Fate is in the clinches.

Valdes-Scantling took a receiver screen, sliced back inside, and lost the ball after Julian Blackmon raked it out of his hands. The Colts recovered, ran it three times, and won it with a field goal. Had the ball bounced a foot to the right, maybe MVS can slide onto it instead of Deforest Buckner. Fitting a hit would knockout the Packers.

Whether or not this proves Green Bay can’t take a punch will no doubt be the topic of debate on talk shows and podcasts this week. For much of the second half, they floundered, and swung wildly, searching for answers and finding none. When they needed plays in the second half, Rodgers found them late. A fourth down conversion goes differently and maybe the Packers walk out with a win.

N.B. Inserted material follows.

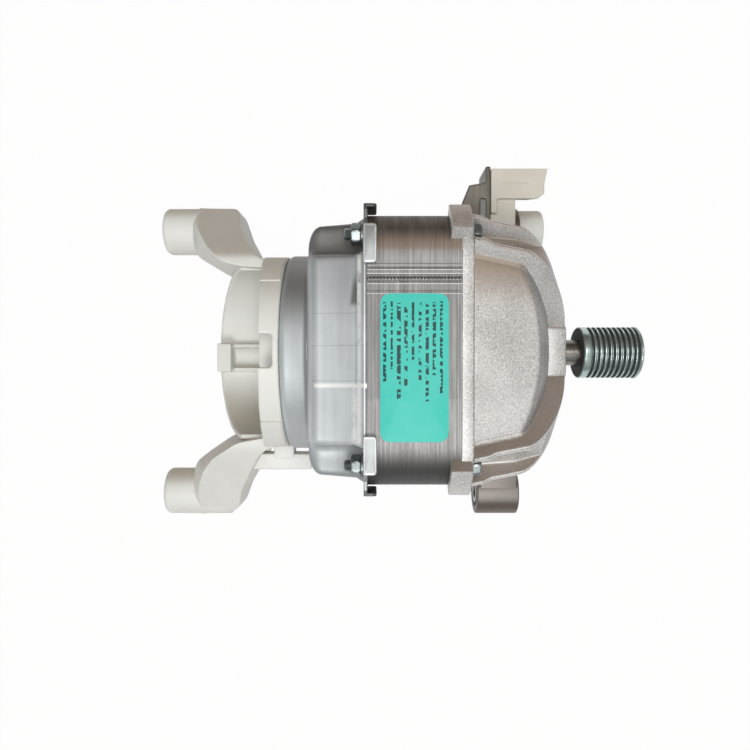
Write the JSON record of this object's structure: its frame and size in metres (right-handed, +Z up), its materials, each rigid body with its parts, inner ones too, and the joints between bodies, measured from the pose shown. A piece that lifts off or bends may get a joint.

Even in the loss, Green Bay did show its offense will score on anyone, anywhere, especially with Allen Lazard back in the fold. They committed four turnovers on the road and still took a playoff team to overtime because they kept fighting. They’re going to rely on the big right hand (OK, arm) of Rodgers down the stretch and if they’re going to win a Super Bowl, the two-time MVP showed against Sunday he can still dictate games by sheer force of will.

They didn’t execute well enough on offense and the plan was once again baffling on defense. They never quite found their rhythm in the second half, but they finished with heart. It wasn’t enough, but in a week, Green Bay gets to take a swing at a team it loves to beat as much as any in the league, and still has a chance to flash the championship belt at the end of the season.